Under the bill (S. 861), entitled AThe Governmentwide Mentor-Protégé Program Act of 2001," the Small Business Administration ("SBA") would develop a core mentor-protégé program in which any federal agency could choose to participate. If an agency participates, it would be eligible to seek reimbursement from the SBA for up to 50% of the costs incurred by the agency running the program.
Proposed IGRA Amendments May Curtail Future Indian Gaming
On Tuesday, June 19, 2001, Representatives Frank Wolf (R-VA), Christopher Shays (R-CT), Bob Riley (R-AL), Todd Tiahrt (R-KS) and Vernon Ehlers (R-MI) introduced legislation amending the Indian Regulatory Gaming Act ("IGRA") to require state legislature approval for new gaming facilities on Indian land.

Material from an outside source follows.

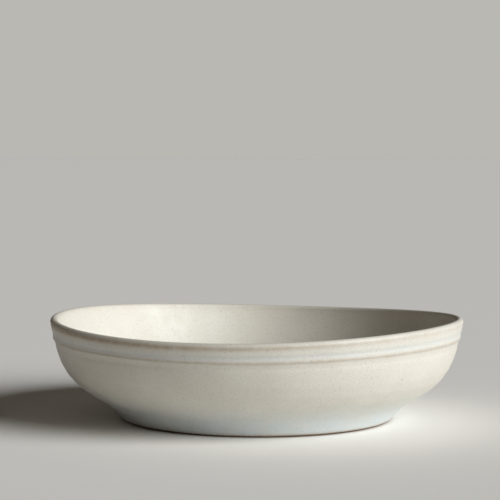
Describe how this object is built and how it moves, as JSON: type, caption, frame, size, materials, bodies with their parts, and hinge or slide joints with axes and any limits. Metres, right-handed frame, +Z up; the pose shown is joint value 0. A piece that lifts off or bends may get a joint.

If passed, the bill could have wide-reaching effects on tribes that wish to engage in gaming activities in the future.
The bill is entitled the "Tribal and Local Communities Relationship Improvement Act" ("Act")and would amend IGRA to require that all tribal-state compacts entered into after the effective date of the Act be approved by the Governor and state legislature of the jurisdiction in which the casino is located. The amendment would give states a substantial increase in power over tribal gaming. Although this new requirement would not apply to gaming compacts in effect on the effective date of the Act, if such compacts are renewed or renegotiated with new terms or provisions which would result in an expansion of the gaming operations covered by the compact, the Act's provisions would apply.
Indian Incentive Program Offers Potential for Increased Contracting Opportunities
Although often overlooked, the Indian Incentive Program ("IIP" or "Program") is an effective tool for tribes to secure government contracting opportunities, and for tribally-owned companies to obtain reimbursement for subcontracting to other tribal companies. The IIP allows for the payment of funds to contractors that award subcontracts to business enterprises owned by Native Americans, Indian tribes, Alaska Natives, and Alaskan Native Corporations ("ANC"). The goal of the IIP is to encourage contracting with these minority businesses. Recent changes to the IIP have made it even easier for contractors and subcontractors to reap the benefits of the program.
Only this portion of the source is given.